As usual, I started construction with the cockpit, nothing really exceptional to mention as its fairly well detailed. I did not spend too much time here nor add any special details - as once closed up very little can be seen. The only controversial area seems to be the cockpit color. The instructions indicate a blue color, but it seems to be rather hotly debated at J-aircraft.com. In either case, I did find a color picture of the airplane in blue, so I blue it is. I painted it a bit lighter in shade as the cockpit will be rather dark once closed up. I used my usual raw umber oil wash follow by drybrushing and a silver pencil to highlight the details. The panels had nice relief, so a rubbing with the sliver pencil was enough to show them off.

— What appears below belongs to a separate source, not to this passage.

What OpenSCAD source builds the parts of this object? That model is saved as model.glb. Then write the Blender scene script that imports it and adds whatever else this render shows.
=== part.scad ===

Once closed up, everything fit fairly well. Some filler will be needed especially between the wing and the fuselage area. First I coated the plane with Tamiya gray primer - the left photo below. Afterwards I gave the plane a mix of Gray-Green & HellBlau as called for in the instructions. Again, a rather unique combination of colors. I then lightened the mixture with some white and sprayed on a rather random pattern for weathering. A coat of future then went on to prepare it for wash and further weathering. At this point, the darker/lighter colors may look too stark, but after the wash and a flat coat, much of the effect is lost - so its important to dial up the contrast at this point. - photo on right.
I applied my usual oil wash - raw sienna for most the plane and darkened with black for the control surfaces. The decals went on next followed by another wash to bring out more details. This kit has well done rivets throughout, and I use a light wash to bring that out, hopefully without over doing it. I made sure the decals were washed and weathered along with the rest of the plane at this point. I followed some exhaust stains on the bottom and some general oil stains at different hatches.
The canopy was then masked and painted. Once applied, you can hardly see in, so I'm definitely glad I didn't spend too much time in the cockpit. A a silver pencil was used to create wear in high traffic areas and finally a PollyS flat coat was sprayed on to blend everything in. I think I got that used but not abused look that I was aiming for, and for the first time I felt in control of the airbrush instead of the other way around!
At this point, the antennas post, pitot tubes, etc were glued. Finally the attenna wire made from monofilagment wire was attached with white glue as insulators. The plane is done.